As our journey through Colossians comes to a close, It reminds me of how important we are to one another and the ministry of the gospel. As the apostle Paul begins to close his brief letter, he begins to list several individuals involved in some fashion with the work in Colosse. First, there is Tychicus, “a beloved brother, faithful minister, and fellow servant in the Lord” (4:7), and “Onesimus, a faithful and beloved brother, who is one of you” (4:9). Paul plans to send them to the church for two reasons: to “tell them all the news about me” (Paul), and “that he may know your circumstances and comfort (nu 3870, encourage, console) your hearts” (4:8). Then there is Aristarchus, Mark, and Justus who send greetings to the church in Colosse, who are ”fellow workers for the kingdom of God” with Paul. Paul says, “[T]hey have proved to be a comfort to me” (4:11) because, at the time of writing this letter, Paul was in prison. He would mention “Luke the beloved physician” and Demas, who also sent their greetings. Again it reminds me of the close weave of far and near relationships that play an essential role in the growth and strengthening of the church.

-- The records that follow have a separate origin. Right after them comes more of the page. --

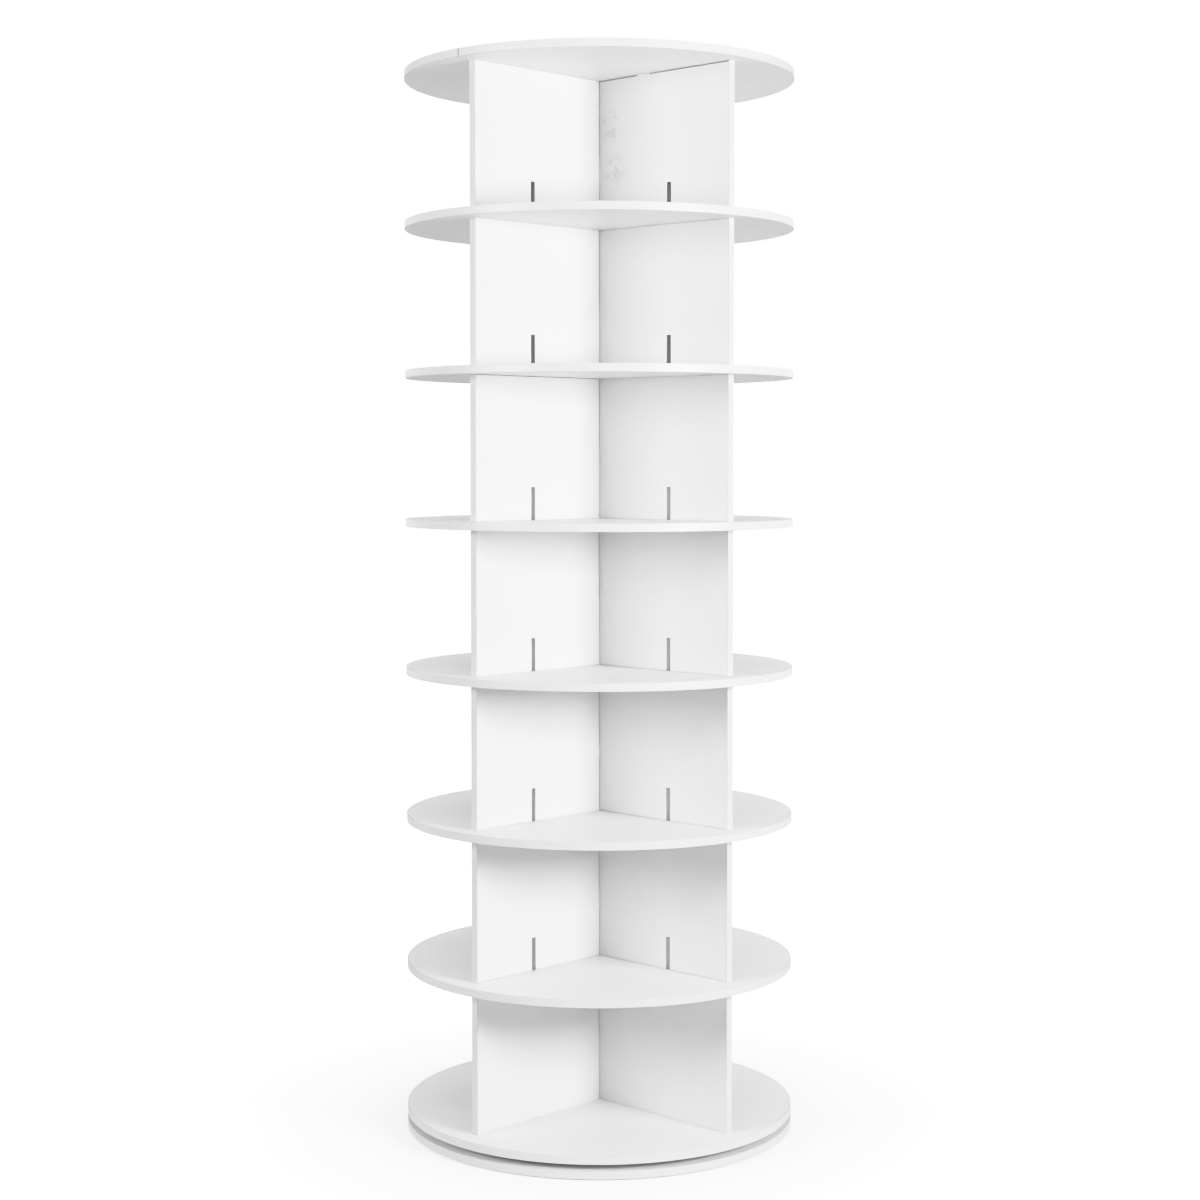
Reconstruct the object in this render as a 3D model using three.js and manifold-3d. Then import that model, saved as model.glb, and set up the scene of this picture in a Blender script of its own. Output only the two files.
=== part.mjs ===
// Rotating shoe tower: seven tiers of half-lapped cross panels between round shelves, on a ball-bearing swivel.
// Millimetres, +Z up. The origin is on the floor, on the tower's axis. The panels run along X and Y.

import * as THREE from "three";
import { mergeVertices } from "three/addons/utils/BufferGeometryUtils.js";
import Module from "manifold-3d";

const wasm = await Module();
wasm.setup();

// Round boards
const shelfRadius = 300;
const boardThickness = 12;
const tierCount = 7;
const tierClearHeight = 216;

// Upright panels, two to a tier, each as long as two wings
const wingReach = 268; // from the tower's axis to a panel's end
const grooveDepth = 3; // how deep a panel's foot sits in the shelf
const panelGap = 0.5; // clearance beside a panel in its groove, and in the half-lap

// Slot in each wing of the tiers above the lowest one
const slotWidth = 8;
const slotHeight = 50; // above the shelf's face
const slotFromAxis = 150;

// Foot and swivel
const footThickness = 2;
const footInset = 4; // from the base board's rim
const footWidth = 30;
const footRadius = shelfRadius - footInset;
const swivelGap = 9.5; // between the base board and the turntable shelf

// Ball bearing in the swivel gap
const ballCircleRadius = 90;
const ballRadius = 3;
const ballCount = 16;
const ballGap = 0.3;
const ringSpacing = 4; // between the walls of the two rings, across the ball circle
const ringWidth = 16;
const ringGap = 1; // between a ring and the board that it moves past
const cageGap = 0.5; // between the cage strip and the ring walls
const cageHeight = 1.6;

// Countersunk screws, all of one kind
const screwLength = 50;
const shankRadius = 2;
const screwHeadRadius = 3.8;
const screwHeadHeight = 2.4;
const screwTipLength = 5;
const driveRadius = 2.1;
const driveDepth = 1.6;
const screwGap = 0.3;
const screwSink = 0.3; // how far a head lies below the face that it is driven into

// Shorter screws that hold the fixed ring to the base board
const baseScrewDepth = 6.5; // in the fixed ring

// How finely round things are cut
const boardSegments = 96;
const ringSegments = 48;
const screwSegments = 8;
const ballSegments = 8;
const ballRows = 6;
const raceSteps = 4;

// How far a cutter runs past the face that it cuts
const overrun = 1;

// Heights, worked out from the floor upwards
const baseLevel = footThickness;
const bearingLevel = baseLevel + boardThickness;
const turntableLevel = bearingLevel + swivelGap;
const tierPitch = tierClearHeight + boardThickness;
const shelfLevel = (tier) => turntableLevel + tier * tierPitch;
const panelHeight = tierClearHeight + grooveDepth;
const panelLevel = (tier) => shelfLevel(tier) + boardThickness - grooveDepth;

// Angles of the four wings, and of the four base screws between them
const quarterTurn = Math.PI / 2;
const wings = [0, 1, 2, 3];
const wingAngle = (wing) => wing * quarterTurn;

// Finishes
const laminate = { color: 0xf2f2f0, roughness: 0.45, metalness: 0 };
const zinc = { color: 0xb9bcc0, roughness: 0.35, metalness: 0.9 };
const aluminium = { color: 0xc4c6c8, roughness: 0.3, metalness: 0.95 };
const steel = { color: 0x9fa3a8, roughness: 0.25, metalness: 1 };
const antiSlip = { color: 0xe2e1dd, roughness: 0.9, metalness: 0 };

// A closed geometry as a solid that can be cut and joined.
function toSolid(geometry) {
  const bare = geometry.clone();
  bare.deleteAttribute("normal");
  bare.deleteAttribute("uv");
  const merged = mergeVertices(bare, 1e-4);
  return new wasm.Manifold(
    new wasm.Mesh({
      numProp: 3,
      vertProperties: new Float32Array(merged.attributes.position.array),
      triVerts: new Uint32Array(merged.index.array),
    }),
  );
}

// A solid as a geometry again.
function toGeometry(solid) {
  const mesh = solid.getMesh();
  const geometry = new THREE.BufferGeometry();
  geometry.setAttribute("position", new THREE.BufferAttribute(mesh.vertProperties, 3));
  geometry.setIndex(new THREE.BufferAttribute(mesh.triVerts, 1));
  geometry.computeVertexNormals();
  return geometry;
}

// One body less a list of cutters.
function cut(body, cutters) {
  return toGeometry(cutters.reduce((left, cutter) => left.subtract(toSolid(cutter)), toSolid(body)));
}

// A profile of [radius, height] points turned about the Z axis.
function turned(profile, segments) {
  const points = profile.map(([radius, height]) => new THREE.Vector2(radius, height));
  return new THREE.LatheGeometry(points, segments).rotateX(quarterTurn);
}

// A box by its centre in plan, its lowest level and its three sizes.
function block(x, y, level, sizeX, sizeY, sizeZ) {
  return new THREE.BoxGeometry(sizeX, sizeY, sizeZ).translate(x, y, level + sizeZ / 2);
}

// Moves a copy of a geometry out from the axis, at an angle in plan and at a level.
function outward(geometry, radius, angle, level) {
  return geometry.clone().translate(radius, 0, level).rotateZ(angle);
}

// A screw with its head at the top, level with zero, pointing down.
function screwShape() {
  return turned(
    [
      [0, -screwLength],
      [shankRadius, screwTipLength - screwLength],
      [shankRadius, -screwHeadHeight],
      [screwHeadRadius, 0],
      [driveRadius, 0],
      [0, -driveDepth],
    ],
    screwSegments,
  );
}

// The hole for a countersunk screw: zero is the face that the head is sunk into.
function countersink(depth) {
  const shank = shankRadius + screwGap;
  const head = screwHeadRadius + screwGap;
  return turned(
    [
      [0, -depth],
      [shank, -depth],
      [shank, -screwSink - screwHeadHeight],
      [head, -screwSink],
      [head, overrun],
      [0, overrun],
    ],
    screwSegments,
  );
}

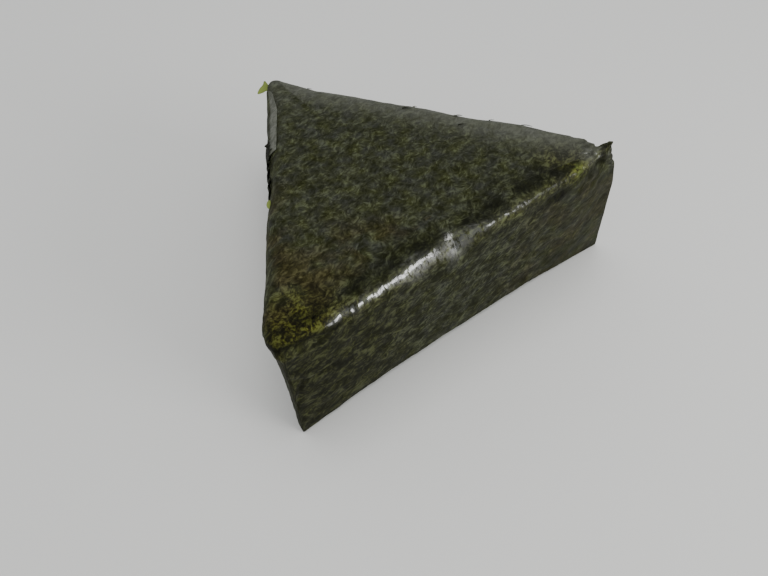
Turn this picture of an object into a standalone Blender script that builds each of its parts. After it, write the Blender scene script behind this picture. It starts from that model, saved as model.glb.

It is not surprising that this letter closes by mentioning Epaphras, “who is a faithful minister of Christ on your behalf” (1:7). And it is here that we find ourselves considering the act of prayer that was so important to the work then. How important? Remember, the apostle Paul mentioned how he was “praying always for you” (1:3) and how he did “not cease to pray for” them (1:9). He prayed for the church in Philippi (Philippians 1:3, 9), for the church in Ephesus (Ephesians 1:16), for the church in Rome (Romans 1:9) and others as well. Whether it was through the influence of Paul or not, Epaphras also was a man of prayer when it came to his ministry and those he served.
“Epaphras, who is one of you, a bondservant of Christ, greets you, always laboring
fervently for you in prayers, that you may stand perfect and complete in all the will of God.”
In a young adult class that is taking place at my house, Angel is walking us through a discussion and study about zeal. I mention this because Paul says of Epaphras that “he has a great zeal for you, and for those who are in Laodicea and those in Hierapolis” (Colossians 4:13). Instead of zeal, your translation may say “working hard,” “deep concern” or “much labor .” The New Living Translation reads, “he prays hard for you.” Maybe in part, this was because he was “one of you,” but I suspect it was because he believed in the power of our prayer and how his work desperately needed to include his God in things. So, Paul talks of how Epaphras was “always laboring fervently for you in prayers.” The ETRV reads, “He constantly struggles for you in prayer.” Another translation uses the word “wrestling.” In Luke 13:24, the same word translates as “strive,” and in John 18:36, “fight.” It carries the idea of struggling, like being engaged in an intense athletic contest or warfare. As one commentator writes, “The KJV here seems to capture more of the weight of the word in rendering ‘laboring fervently.'” Still, another writes of the “greatest fervency of desire and affection in prayer” that Epaphras had for them. His passion for them is revealed partly through his prayer life for them.
His prayers were specific, for he yearned that they would “stand perfect and complete in all the will of God.” Perfect? Remember what Paul previously wrote about concerning their proclamation of Christ. He said “that we may present every man perfect in Christ Jesus” (1:28). This idea of being perfect involved attaining “to all the riches of the full assurance of understanding” (2:2). It appears that both of these words, “perfect and complete,” play off one another. The Greek word for “perfect” seems to carry the idea of maturity. The Greek word for complete means being totally assured of something. It translates as “being fully assured” in Romans 4:21. As one commentator writes, “The desire was, that they might maintain their Christian principles unadulterated by the mixture of philosophy and error, and completely perform the will of God in every respect.” Epaphras, being from that area, knew the challenges before them and the pull of those Jewish philosophers. Paul wanted to assure them of who Christ is and, in so doing, continue in their journey of seeking out His will in all areas of life.
Just a couple of weeks ago, I spoke of the need to keep me in your prayers (Colossians 4:2). It is my turn now, as I am reminded of the importance of praying for the Lord’s church here in Biddeford. It reminds me of something Paul said to the church in Corinth, “So then neither he who plants is anything, nor he who waters, but God who gives the increase” (1st Corinthians 3:7). I think Epaphras had a good handle on this idea. As much as he worked for the kingdom, he remembered that only One is truly in control of things, and that is God. Thus, Epaphras found himself going to his God, our God, and fervently praying for the church in Colosse. He prayed for their conviction concerning Christ and that it would lead to greater levels of maturity. This maturity, of course, would result in lives that seek His will. Heavenly Father, may You continue to help Your church here at Biddeford to be convinced of the good news of Jesus Christ and to seek Your will in all areas of life. For You alone are worthy of all glory and honor. In Jesus Christ, I pray, Amen. May we all unite in faithful prayer for the Lord’s work here in Biddeford. Thank You, Lord for this church family.